On Feedback Infrastructure - In Code

The other day - I was nursing some inflamed tendons in my left knee. The result of a 1000 mile drive from Boca Raton to Alexandria VA - and an immobile left foot for hours!

As I was waiting for the doctor, I was studying the colorful diagrams of muscles and tendons and bones and their connections. Of course the nerves that actuate the systems are not shown in the charts.

As the doctor started his diagnostic process and pressed down on the knee and pain shot through it - it got me thinking and marveling about the nerve sensors and 'inbuilt' feedback infrastructure that nature builds into animal bodies - to protect it from damage.

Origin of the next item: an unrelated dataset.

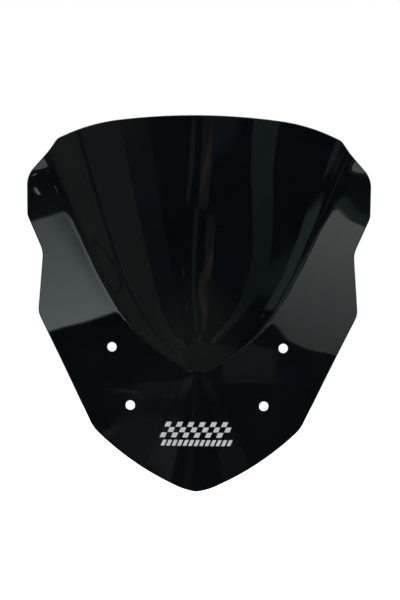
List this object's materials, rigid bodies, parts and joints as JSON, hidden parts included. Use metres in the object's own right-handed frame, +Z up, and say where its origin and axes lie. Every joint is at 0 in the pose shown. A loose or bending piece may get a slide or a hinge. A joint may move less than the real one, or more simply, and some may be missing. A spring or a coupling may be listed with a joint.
{
  "type": "windshield screen",
  "caption": "Gloss black moulded scooter windshield screen: a raised centre bubble between swept wings, drilled for rubber-bushed screws, with a silver checkered decal.",
  "frame": {"origin": "midway between the upper mounting holes, on the rear face that seats there", "axes": "+X to the right seen from the front, -Y forward into the wind, +Z up the centreline of the screen"},
  "size_m": [0.4352, 0.1556, 0.467],
  "materials": {
    "screen_acrylic": "polished gloss black acrylic",
    "decal_film": "satin silver printed film"
  },
  "bodies": {
    "root": {"screen": "screen_acrylic", "decal_checks": "decal_film", "decal_dashes": "decal_film"}
  },
  "joints": []
}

I could not help myself contrasting it with our code writing as we build systems. We don't always put 'diagnostic' sensors everywhere as we go along(laziness?). But nature does not forget to do that. It unfailingly builds feedback sensors into all the muscles. I wonder why. Does it have an evolutionary benefit? Would it not be beneficial - for a lion not to feel any pain in its legs (if hurt) - so it could continue to wander around pain free and hunt?

But once nature finds a pattern (in this case an inbuilt actuator-sensor feedback 'fabric' embedded into the muscles)- it repeats it unfailingly.

Perhaps that is what we should also do in all the systems we build as well. What we need of course is a less labor intensive way to repeat patterns . Any thoughts?